Each of us has developed her own system for getting through her quick-changes, which are sometimes accomplished in mere seconds. Mary drapes her chair with each of her costumes in reverse sequence, so that it's weighted with about nine layers at the top of the show, and she gradually denudes it over the course of the evening. Sharon is svelte enough to be able to under-dress a couple of her characters and get away with that. Antoinette and I tend to just rip off clothes and dump them on the floor before yanking the next ones off the rack. What was panic and mayhem during the first few runs of the play seems like a harried but ritualized routine at this point.
One of the disappointments of leaving the rehearsal room was losing the opportunity to watch the other actors do some favorite bits. But there's no time to stand in the wings and marvel. When we're not actually onstage, we're backstage wildly changing clothes and make-up in preparation for the next character appearance. There is nothing like downtime for any of us. Over the course of the evening, one is backstage with various combinations of the rest of the cast as we move through the series of characters and the arc of the play.
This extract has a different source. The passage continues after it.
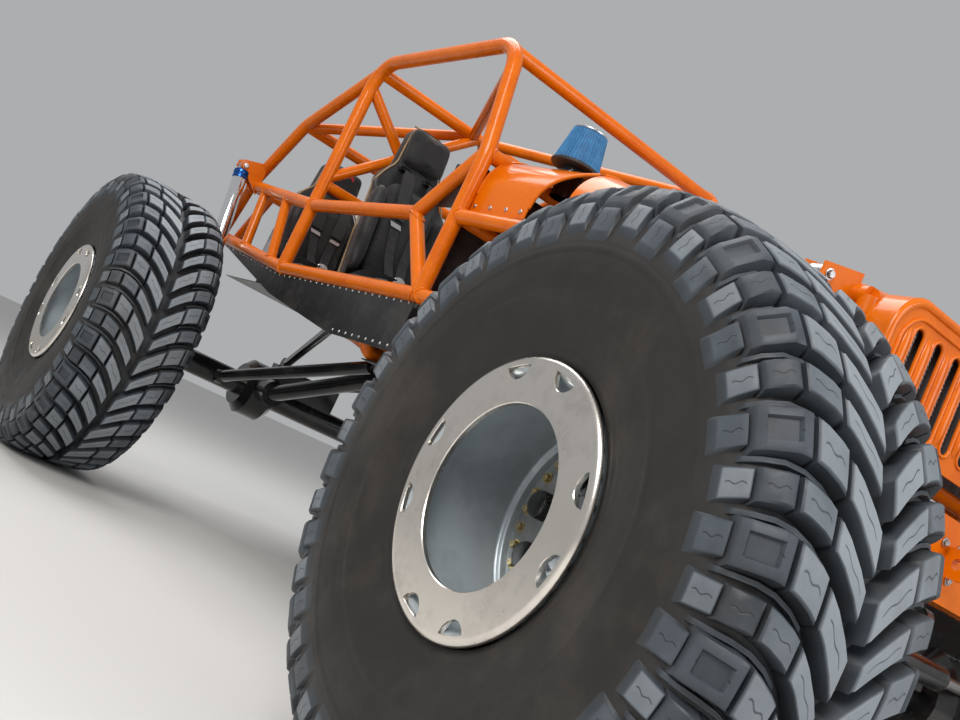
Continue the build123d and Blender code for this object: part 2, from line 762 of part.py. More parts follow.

Sharon and I have the most time backstage, as it happens. We can't speak to each other because the dressing room conveniently opens directly onto the stage and we'd be audible the clothes rod had to be wrapped in velveteen because the audience could hear us frantically sliding the hangers around as we yanked the clothes off the rack but there's a certain amount of muted chuckling we allow ourselves as we listen to Mary and Antoinette. We know exactly what they're doing out there. We watched them do it dozens of times in the rehearsal hall, but it never ceases to amuse. There's nothing like listening to an actor ride a laugh, then land a line at the exact nanosecond when it can have the greatest impact. It's a satisfaction akin to watching Michael Jordan weave through the defense like a knife through butter and then lob that ball just so, the perfect angle, the clean drop. Beautiful. And when you know how hard it is to do that, there's a kind of sweet awe to listening to it done again and again.
The play is designed like a theatrical baton relay and there's simply nothing like the trust and respect one feels in such an ensemble. That baton never drops. We feel like the luckiest actors in New York to be in each other's company.